Exhibit 99.1
KORNIT DIGITAL Ltd.
12 Ha’Amal Street, Park Afek, Rosh Ha’Ayin 4824096 Israel
July 7, 2021
NOTICE OF 2021 ANNUAL GENERAL MEETING OF SHAREHOLDERS
TO BE HELD ON AUGUST 12, 2021
Dear Kornit Digital Ltd. Shareholders:
We cordially invite you to attend the 2021 Annual General Meeting of Shareholders, or the Meeting, of Kornit Digital Ltd., or the Company, to be held at 12:00 p.m. (Israel time) on Thursday, August 12, 2021, at our offices at 12 Ha’Amal Street, Park Afek, Rosh Ha’Ayin, Israel.
The Meeting is being called for the following purposes:
| (1) | Re-election of each of (a) Mr. Yuval Cohen, (b) Mr. Stephen Nigro and (c) Mr. Ronen Samuel for a three-year term as a Class III director of the Company, until the Company’s annual general meeting of shareholders in 2024 and until his successor is duly elected and qualified; |
| (2) | Approval of an amendment to the Company’s Articles of Association, or the Articles, that sets the forum for adjudication of disputes under the Articles; and |
| (3) | Re-appointment of Kost Forer Gabbay & Kasierer, registered public accounting firm, a member firm of Ernst & Young Global, as the Company’s independent registered public accounting firm for the year ending December 31, 2021 and the additional period until the Company’s 2022 annual general meeting of shareholders, and authorization of the Company’s board of directors (or the audit committee thereof) to fix such accounting firm’s annual compensation. |
Members of our management will be available at the Meeting to present and discuss our auditors’ report and consolidated financial statements as of, and for the year ended, December 31, 2020, as previously made available to our shareholders as part of our Annual Report on Form 20-F, which was filed with the Securities and Exchange Commission, or SEC, on March 25, 2021 and which is available at www.sec.gov and at the “Investors” section of our Company’s website, www.kornit.com.
Our board of directors unanimously recommends that you vote in favor of the above proposals, which are described in the proxy statement that will be distributed to you together with this Notice of 2021 Annual General Meeting of Shareholders.
Shareholders of record at the close of business on July 7, 2021 are entitled to vote at the Meeting.
The affirmative vote of the holders of a majority of the voting power represented at the Meeting in person or by proxy and voting thereon (which excludes abstentions and broker non-votes) is necessary for the approval of each of the proposals.

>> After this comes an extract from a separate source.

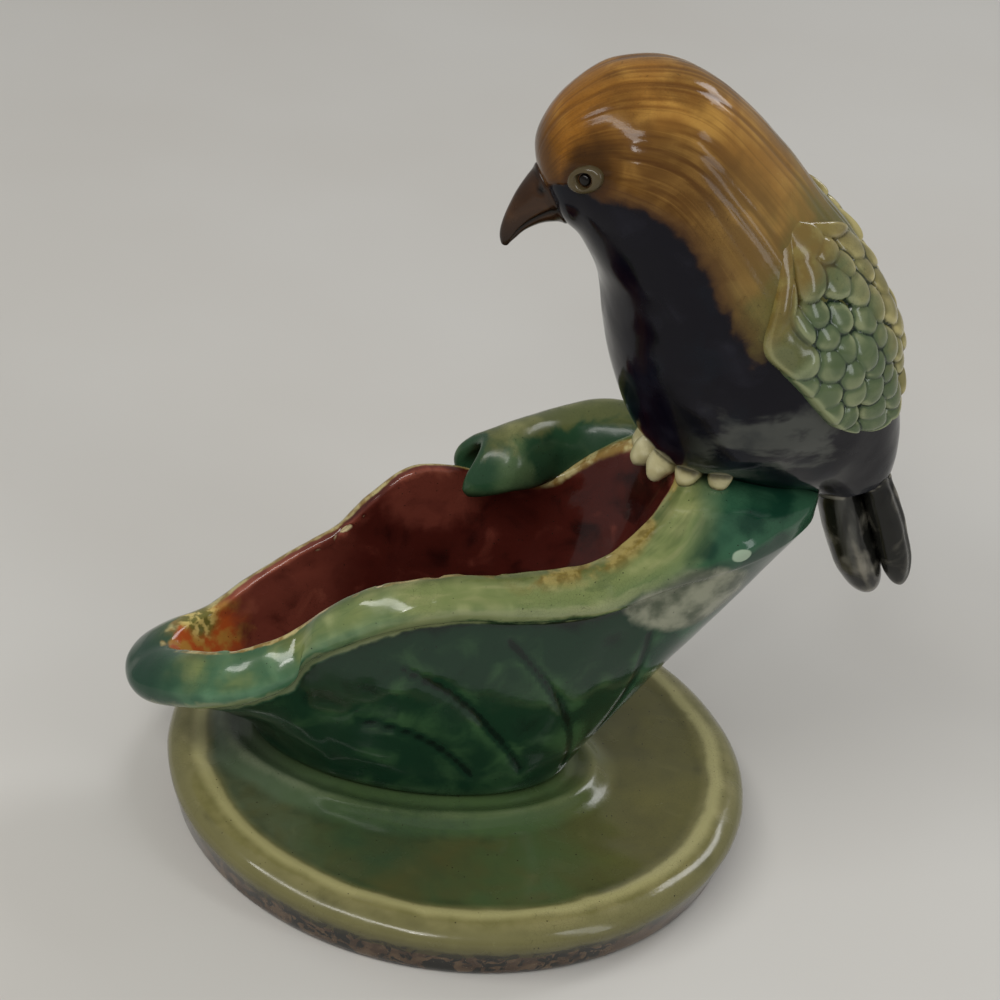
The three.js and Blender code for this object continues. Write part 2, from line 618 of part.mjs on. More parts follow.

Whether or not you plan to attend the Meeting, it is important that your shares be represented and voted at the Meeting. Accordingly, after reading this Notice of 2021 Annual General Meeting of Shareholders and the proxy statement for the Meeting, please mark, date, sign and mail the proxy card or voting instruction form as promptly as possible in the stamped envelope to be provided to you, or please follow the instructions for voting to be sent to you electronically. If mailing in your proxy to our transfer agent in the envelope to be enclosed, your vote must be received by 11:59 p.m., Eastern time, on August 11, 2021, to be validly included in the tally of ordinary shares voted at the Meeting. If you are a street holder (i.e., you hold your shares through a bank, broker or other nominee): (i) you may provide voting instructions via a physical voting instruction form, in which case those instructions must be received by noon, Eastern time, on August 11, 2021, in order for your ordinary shares to be validly included in the tally of shares voted at the Meeting; or (ii) you may provide voting instructions online (at www.proxyvote.com) or via telephone, in which case those instructions must be received by 11:59 p.m. Eastern time on August 10, 2021. If sending in your proxy card directly to our registered office, it must be received at least four hours prior to the appointed time for the Meeting. Detailed voting instructions will be provided both in the accompanying proxy statement and on the proxy card or voting instruction form to be sent to you.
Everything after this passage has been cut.